Problem requirements: Begin with the line that contains "clear_scene()" and end with the line that contains "bpy.context.scene.collection.objects.link(empty)", transcribing exactly each line in that stretch and no other.

Provided data:
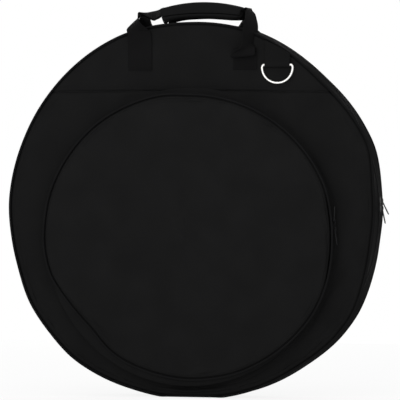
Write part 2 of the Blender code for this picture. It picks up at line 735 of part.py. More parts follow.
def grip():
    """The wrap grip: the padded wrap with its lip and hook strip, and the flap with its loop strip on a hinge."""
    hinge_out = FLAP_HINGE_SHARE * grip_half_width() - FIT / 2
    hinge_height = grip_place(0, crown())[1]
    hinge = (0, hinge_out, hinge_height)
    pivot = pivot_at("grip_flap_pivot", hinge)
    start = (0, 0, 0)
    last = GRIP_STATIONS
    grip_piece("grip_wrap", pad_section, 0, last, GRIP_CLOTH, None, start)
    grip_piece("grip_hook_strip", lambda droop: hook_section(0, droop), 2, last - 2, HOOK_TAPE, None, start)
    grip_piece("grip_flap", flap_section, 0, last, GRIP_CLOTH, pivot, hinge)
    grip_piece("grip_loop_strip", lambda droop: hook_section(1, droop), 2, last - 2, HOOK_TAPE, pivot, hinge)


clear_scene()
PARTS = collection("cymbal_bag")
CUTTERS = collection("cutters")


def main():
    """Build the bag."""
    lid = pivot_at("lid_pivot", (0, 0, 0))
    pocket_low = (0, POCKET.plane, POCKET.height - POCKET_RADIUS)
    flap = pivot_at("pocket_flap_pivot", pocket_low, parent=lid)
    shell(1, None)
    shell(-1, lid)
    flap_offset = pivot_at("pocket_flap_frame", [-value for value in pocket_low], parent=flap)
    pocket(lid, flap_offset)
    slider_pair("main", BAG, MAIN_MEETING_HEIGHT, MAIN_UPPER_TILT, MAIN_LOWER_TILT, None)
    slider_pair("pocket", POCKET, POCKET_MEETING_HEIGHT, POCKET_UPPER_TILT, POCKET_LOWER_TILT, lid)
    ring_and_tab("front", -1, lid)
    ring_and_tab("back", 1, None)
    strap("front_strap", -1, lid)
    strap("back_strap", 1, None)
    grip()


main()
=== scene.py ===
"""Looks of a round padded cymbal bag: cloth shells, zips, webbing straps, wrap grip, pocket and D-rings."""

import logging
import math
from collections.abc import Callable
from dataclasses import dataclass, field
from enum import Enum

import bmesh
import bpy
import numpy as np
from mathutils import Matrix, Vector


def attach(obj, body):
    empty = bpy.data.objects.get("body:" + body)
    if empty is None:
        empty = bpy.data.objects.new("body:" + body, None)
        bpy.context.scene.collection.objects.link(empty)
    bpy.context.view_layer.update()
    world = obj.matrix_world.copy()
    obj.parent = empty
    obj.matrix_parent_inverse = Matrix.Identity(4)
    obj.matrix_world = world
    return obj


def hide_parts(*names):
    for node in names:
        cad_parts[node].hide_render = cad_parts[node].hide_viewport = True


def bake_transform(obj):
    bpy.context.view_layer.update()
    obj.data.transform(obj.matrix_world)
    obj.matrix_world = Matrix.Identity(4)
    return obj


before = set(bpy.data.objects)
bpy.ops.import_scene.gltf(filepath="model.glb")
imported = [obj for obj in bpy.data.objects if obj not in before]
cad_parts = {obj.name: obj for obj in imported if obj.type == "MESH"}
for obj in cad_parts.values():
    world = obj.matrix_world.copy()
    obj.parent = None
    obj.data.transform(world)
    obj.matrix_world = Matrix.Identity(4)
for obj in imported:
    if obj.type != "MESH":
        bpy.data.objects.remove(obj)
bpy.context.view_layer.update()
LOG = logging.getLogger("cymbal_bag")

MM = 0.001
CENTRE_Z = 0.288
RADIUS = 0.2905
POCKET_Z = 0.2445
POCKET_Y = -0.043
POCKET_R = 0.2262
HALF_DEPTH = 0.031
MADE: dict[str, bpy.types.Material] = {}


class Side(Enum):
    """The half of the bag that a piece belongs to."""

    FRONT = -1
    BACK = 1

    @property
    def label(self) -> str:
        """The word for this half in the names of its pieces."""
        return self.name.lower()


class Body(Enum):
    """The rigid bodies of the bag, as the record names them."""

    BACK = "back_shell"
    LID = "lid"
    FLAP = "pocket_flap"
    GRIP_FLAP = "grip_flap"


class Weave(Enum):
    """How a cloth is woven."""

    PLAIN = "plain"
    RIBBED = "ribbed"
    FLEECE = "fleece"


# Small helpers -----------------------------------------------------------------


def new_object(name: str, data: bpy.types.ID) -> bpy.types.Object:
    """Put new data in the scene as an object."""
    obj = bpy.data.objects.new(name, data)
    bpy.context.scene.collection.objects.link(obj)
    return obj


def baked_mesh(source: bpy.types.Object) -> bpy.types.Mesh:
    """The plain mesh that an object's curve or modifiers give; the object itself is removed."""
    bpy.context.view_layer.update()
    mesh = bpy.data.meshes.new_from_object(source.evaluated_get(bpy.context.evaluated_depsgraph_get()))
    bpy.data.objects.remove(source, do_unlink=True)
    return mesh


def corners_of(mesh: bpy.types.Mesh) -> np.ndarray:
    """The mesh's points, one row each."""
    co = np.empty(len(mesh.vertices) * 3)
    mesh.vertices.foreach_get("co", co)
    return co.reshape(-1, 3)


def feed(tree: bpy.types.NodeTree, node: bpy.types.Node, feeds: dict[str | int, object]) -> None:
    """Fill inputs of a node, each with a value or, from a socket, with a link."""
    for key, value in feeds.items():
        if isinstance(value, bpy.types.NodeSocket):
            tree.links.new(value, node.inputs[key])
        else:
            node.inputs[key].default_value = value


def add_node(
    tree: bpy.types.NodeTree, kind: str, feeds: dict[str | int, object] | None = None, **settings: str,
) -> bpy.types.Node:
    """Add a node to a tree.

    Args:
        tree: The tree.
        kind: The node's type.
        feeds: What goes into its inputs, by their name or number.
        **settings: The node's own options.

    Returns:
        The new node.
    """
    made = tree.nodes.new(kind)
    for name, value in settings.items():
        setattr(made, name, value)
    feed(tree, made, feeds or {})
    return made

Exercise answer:
clear_scene()
PARTS = collection("cymbal_bag")
CUTTERS = collection("cutters")


def main():
    """Build the bag."""
    lid = pivot_at("lid_pivot", (0, 0, 0))
    pocket_low = (0, POCKET.plane, POCKET.height - POCKET_RADIUS)
    flap = pivot_at("pocket_flap_pivot", pocket_low, parent=lid)
    shell(1, None)
    shell(-1, lid)
    flap_offset = pivot_at("pocket_flap_frame", [-value for value in pocket_low], parent=flap)
    pocket(lid, flap_offset)
    slider_pair("main", BAG, MAIN_MEETING_HEIGHT, MAIN_UPPER_TILT, MAIN_LOWER_TILT, None)
    slider_pair("pocket", POCKET, POCKET_MEETING_HEIGHT, POCKET_UPPER_TILT, POCKET_LOWER_TILT, lid)
    ring_and_tab("front", -1, lid)
    ring_and_tab("back", 1, None)
    strap("front_strap", -1, lid)
    strap("back_strap", 1, None)
    grip()


main()
=== scene.py ===
"""Looks of a round padded cymbal bag: cloth shells, zips, webbing straps, wrap grip, pocket and D-rings."""

import logging
import math
from collections.abc import Callable
from dataclasses import dataclass, field
from enum import Enum

import bmesh
import bpy
import numpy as np
from mathutils import Matrix, Vector


def attach(obj, body):
    empty = bpy.data.objects.get("body:" + body)
    if empty is None:
        empty = bpy.data.objects.new("body:" + body, None)
        bpy.context.scene.collection.objects.link(empty)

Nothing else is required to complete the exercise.